**** DATA SHOWN
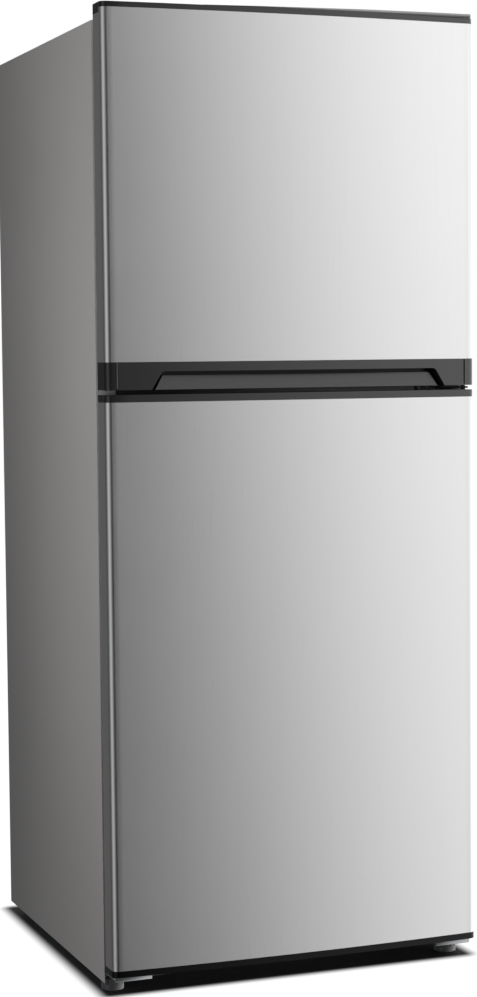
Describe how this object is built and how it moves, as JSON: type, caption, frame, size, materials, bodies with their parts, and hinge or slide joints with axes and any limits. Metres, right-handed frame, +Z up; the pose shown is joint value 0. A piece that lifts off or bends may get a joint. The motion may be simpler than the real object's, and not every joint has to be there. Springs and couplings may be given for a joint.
{
  "type": "top freezer refrigerator",
  "caption": "Upright refrigerator with a freezer above: brushed steel bowed doors with black end caps and finger grips, grey cabinet, glass shelves, crisper, rear condenser.",
  "frame": {"origin": "on the floor under the middle of the whole object", "axes": "+Z is up, the doors face -Y, and +X is to the right of someone facing the doors"},
  "size_m": [0.6, 0.626, 1.4788],
  "materials": {
    "cabinet_paint": "satin grey paint with a fine orange-peel texture",
    "galvanised": "galvanised sheet steel",
    "foam": "rigid foam",
    "liner_white": "white moulded plastic",
    "zinc": "bright zinc plating",
    "black_gloss": "glossy black moulding",
    "roller_plastic": "light grey plastic",
    "dark_plastic": "dark grey plastic",
    "black_enamel": "black enamel",
    "rubber_black": "black rubber",
    "copper": "copper tube, slightly tarnished",
    "aluminium": "bare aluminium",
    "white_plastic": "white plastic",
    "shelf_glass": "toughened glass with white edge trims",
    "lamp_lens": "frosted lens",
    "clear_plastic": "clear plastic with a faint blue tint",
    "door_steel": "stainless steel with a fine vertical brushing",
    "gasket": "grey magnetic gasket"
  },
  "bodies": {
    "cabinet": {"side_panel_left": "cabinet_paint", "side_panel_right": "cabinet_paint", "top_panel": "cabinet_paint", "back_panel": "galvanised", "base_pan": "galvanised", "mullion_trim": "black_enamel", "cabinet_foam": "foam", "freezer_liner": "liner_white", "fridge_liner": "liner_white", "top_hinge": "zinc", "middle_hinge": "black_enamel", "bottom_hinge": "zinc", "left_foot_bracket": "zinc", "hinge_screws": "zinc", "top_hinge_cover": "black_gloss", "rear_roller_brackets": "galvanised", "compressor": "black_enamel", "compressor_mounts": "rubber_black", "compressor_relay": "dark_plastic", "compressor_shelf": "galvanised", "condenser_tube": "black_enamel", "condenser_wires": "black_enamel", "condenser_brackets": "dark_plastic", "filter_drier": "copper", "refrigerant_lines": "copper", "drain_pan": "dark_plastic", "mains_inlet": "dark_plastic", "evaporator_fins": "aluminium", "evaporator_tube": "aluminium", "evaporator_cover": "liner_white", "fan_motor": "dark_plastic", "freezer_shelf": "shelf_glass", "ice_bin": "clear_plastic", "air_duct": "liner_white", "control_housing": "liner_white", "lamp_lens": "lamp_lens", "shelf_glass": "shelf_glass", "shelf_trims": "liner_white", "crisper_cover": "shelf_glass"},
    "freezer_door": {"freezer_door_skin": "door_steel", "freezer_door_top_cap": "black_gloss", "freezer_door_handle_trim": "black_gloss", "freezer_door_foam": "foam", "freezer_door_liner": "liner_white", "freezer_door_gasket": "gasket", "freezer_door_bins": "clear_plastic"},
    "fridge_door": {"fridge_door_skin": "door_steel", "fridge_door_caps": "black_gloss", "fridge_door_foam": "foam", "fridge_door_liner": "liner_white", "fridge_door_gasket": "gasket", "fridge_door_bins": "clear_plastic"},
    "rear_roller_left": {"rear_roller_left": "roller_plastic"},
    "rear_roller_right": {"rear_roller_right": "roller_plastic"},
    "levelling_foot_left": {"levelling_foot_left": "dark_plastic"},
    "levelling_foot_right": {"levelling_foot_right": "dark_plastic"},
    "evaporator_fan": {"evaporator_fan": "white_plastic"},
    "thermostat_knob": {"thermostat_knob": "white_plastic"},
    "light_switch_plunger": {"light_switch_plunger": "white_plastic"},
    "crisper_drawer": {"crisper_drawer": "clear_plastic"}
  },
  "joints": [
    {"name": "freezer_door_swing", "type": "hinge", "parent": "cabinet", "child": "freezer_door", "pos_m": [0.288, -0.287, 1.471], "axis": [0, 0, 1], "range_deg": [0, 120]},
    {"name": "fridge_door_swing", "type": "hinge", "parent": "cabinet", "child": "fridge_door", "pos_m": [0.288, -0.287, 0.034], "axis": [0, 0, 1], "range_deg": [0, 120]},
    {"name": "crisper_slide", "type": "slide", "parent": "cabinet", "child": "crisper_drawer", "axis": [0, -1, 0], "range_m": [0, 0.02]},
    {"name": "thermostat_turn", "type": "hinge", "parent": "cabinet", "child": "thermostat_knob", "pos_m": [0.06812, -0.1414, 0.8575], "axis": [0, -1, 0], "range_deg": [0, 270]},
    {"name": "fan_spin", "type": "hinge", "parent": "cabinet", "child": "evaporator_fan", "pos_m": [0, 0.183, 1.306], "axis": [0, 1, 0], "continuous": true},
    {"name": "rear_roller_left_spin", "type": "hinge", "parent": "cabinet", "child": "rear_roller_left", "pos_m": [-0.266, 0.243, 0.016], "axis": [1, 0, 0], "continuous": true},
    {"name": "rear_roller_right_spin", "type": "hinge", "parent": "cabinet", "child": "rear_roller_right", "pos_m": [0.266, 0.243, 0.016], "axis": [1, 0, 0], "continuous": true},
    {"name": "left_foot_level", "type": "slide", "parent": "cabinet", "child": "levelling_foot_left", "axis": [0, 0, -1], "range_m": [0, 0.01]},
    {"name": "right_foot_level", "type": "slide", "parent": "cabinet", "child": "levelling_foot_right", "axis": [0, 0, -1], "range_m": [0, 0.01]},
    {"name": "light_switch_push", "type": "slide", "parent": "cabinet", "child": "light_switch_plunger", "axis": [0, -1, 0], "range_m": [0, 0.006]}
  ],
  "couplings": [
    {"joint": "light_switch_push", "follows": "fridge_door_swing", "m_per_rad": 0.0028}
  ]
}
********
DESCRIPTION OF THE TASK - Could you quote the material above in full, exactly as it stands?

SOLUTION TO THIS EXERCISE -
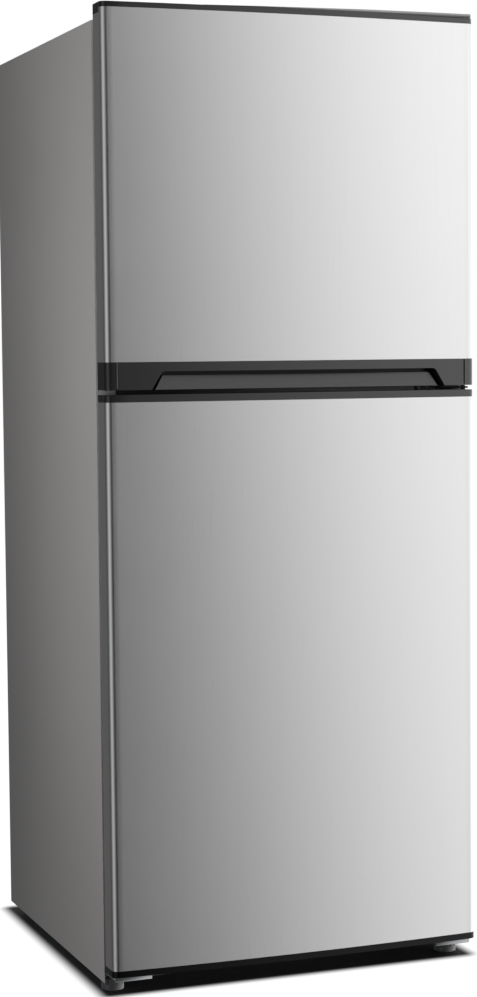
Describe how this object is built and how it moves, as JSON: type, caption, frame, size, materials, bodies with their parts, and hinge or slide joints with axes and any limits. Metres, right-handed frame, +Z up; the pose shown is joint value 0. A piece that lifts off or bends may get a joint. The motion may be simpler than the real object's, and not every joint has to be there. Springs and couplings may be given for a joint.
{
  "type": "top freezer refrigerator",
  "caption": "Upright refrigerator with a freezer above: brushed steel bowed doors with black end caps and finger grips, grey cabinet, glass shelves, crisper, rear condenser.",
  "frame": {"origin": "on the floor under the middle of the whole object", "axes": "+Z is up, the doors face -Y, and +X is to the right of someone facing the doors"},
  "size_m": [0.6, 0.626, 1.4788],
  "materials": {
    "cabinet_paint": "satin grey paint with a fine orange-peel texture",
    "galvanised": "galvanised sheet steel",
    "foam": "rigid foam",
    "liner_white": "white moulded plastic",
    "zinc": "bright zinc plating",
    "black_gloss": "glossy black moulding",
    "roller_plastic": "light grey plastic",
    "dark_plastic": "dark grey plastic",
    "black_enamel": "black enamel",
    "rubber_black": "black rubber",
    "copper": "copper tube, slightly tarnished",
    "aluminium": "bare aluminium",
    "white_plastic": "white plastic",
    "shelf_glass": "toughened glass with white edge trims",
    "lamp_lens": "frosted lens",
    "clear_plastic": "clear plastic with a faint blue tint",
    "door_steel": "stainless steel with a fine vertical brushing",
    "gasket": "grey magnetic gasket"
  },
  "bodies": {
    "cabinet": {"side_panel_left": "cabinet_paint", "side_panel_right": "cabinet_paint", "top_panel": "cabinet_paint", "back_panel": "galvanised", "base_pan": "galvanised", "mullion_trim": "black_enamel", "cabinet_foam": "foam", "freezer_liner": "liner_white", "fridge_liner": "liner_white", "top_hinge": "zinc", "middle_hinge": "black_enamel", "bottom_hinge": "zinc", "left_foot_bracket": "zinc", "hinge_screws": "zinc", "top_hinge_cover": "black_gloss", "rear_roller_brackets": "galvanised", "compressor": "black_enamel", "compressor_mounts": "rubber_black", "compressor_relay": "dark_plastic", "compressor_shelf": "galvanised", "condenser_tube": "black_enamel", "condenser_wires": "black_enamel", "condenser_brackets": "dark_plastic", "filter_drier": "copper", "refrigerant_lines": "copper", "drain_pan": "dark_plastic", "mains_inlet": "dark_plastic", "evaporator_fins": "aluminium", "evaporator_tube": "aluminium", "evaporator_cover": "liner_white", "fan_motor": "dark_plastic", "freezer_shelf": "shelf_glass", "ice_bin": "clear_plastic", "air_duct": "liner_white", "control_housing": "liner_white", "lamp_lens": "lamp_lens", "shelf_glass": "shelf_glass", "shelf_trims": "liner_white", "crisper_cover": "shelf_glass"},
    "freezer_door": {"freezer_door_skin": "door_steel", "freezer_door_top_cap": "black_gloss", "freezer_door_handle_trim": "black_gloss", "freezer_door_foam": "foam", "freezer_door_liner": "liner_white", "freezer_door_gasket": "gasket", "freezer_door_bins": "clear_plastic"},
    "fridge_door": {"fridge_door_skin": "door_steel", "fridge_door_caps": "black_gloss", "fridge_door_foam": "foam", "fridge_door_liner": "liner_white", "fridge_door_gasket": "gasket", "fridge_door_bins": "clear_plastic"},
    "rear_roller_left": {"rear_roller_left": "roller_plastic"},
    "rear_roller_right": {"rear_roller_right": "roller_plastic"},
    "levelling_foot_left": {"levelling_foot_left": "dark_plastic"},
    "levelling_foot_right": {"levelling_foot_right": "dark_plastic"},
    "evaporator_fan": {"evaporator_fan": "white_plastic"},
    "thermostat_knob": {"thermostat_knob": "white_plastic"},
    "light_switch_plunger": {"light_switch_plunger": "white_plastic"},
    "crisper_drawer": {"crisper_drawer": "clear_plastic"}
  },
  "joints": [
    {"name": "freezer_door_swing", "type": "hinge", "parent": "cabinet", "child": "freezer_door", "pos_m": [0.288, -0.287, 1.471], "axis": [0, 0, 1], "range_deg": [0, 120]},
    {"name": "fridge_door_swing", "type": "hinge", "parent": "cabinet", "child": "fridge_door", "pos_m": [0.288, -0.287, 0.034], "axis": [0, 0, 1], "range_deg": [0, 120]},
    {"name": "crisper_slide", "type": "slide", "parent": "cabinet", "child": "crisper_drawer", "axis": [0, -1, 0], "range_m": [0, 0.02]},
    {"name": "thermostat_turn", "type": "hinge", "parent": "cabinet", "child": "thermostat_knob", "pos_m": [0.06812, -0.1414, 0.8575], "axis": [0, -1, 0], "range_deg": [0, 270]},
    {"name": "fan_spin", "type": "hinge", "parent": "cabinet", "child": "evaporator_fan", "pos_m": [0, 0.183, 1.306], "axis": [0, 1, 0], "continuous": true},
    {"name": "rear_roller_left_spin", "type": "hinge", "parent": "cabinet", "child": "rear_roller_left", "pos_m": [-0.266, 0.243, 0.016], "axis": [1, 0, 0], "continuous": true},
    {"name": "rear_roller_right_spin", "type": "hinge", "parent": "cabinet", "child": "rear_roller_right", "pos_m": [0.266, 0.243, 0.016], "axis": [1, 0, 0], "continuous": true},
    {"name": "left_foot_level", "type": "slide", "parent": "cabinet", "child": "levelling_foot_left", "axis": [0, 0, -1], "range_m": [0, 0.01]},
    {"name": "right_foot_level", "type": "slide", "parent": "cabinet", "child": "levelling_foot_right", "axis": [0, 0, -1], "range_m": [0, 0.01]},
    {"name": "light_switch_push", "type": "slide", "parent": "cabinet", "child": "light_switch_plunger", "axis": [0, -1, 0], "range_m": [0, 0.006]}
  ],
  "couplings": [
    {"joint": "light_switch_push", "follows": "fridge_door_swing", "m_per_rad": 0.0028}
  ]
}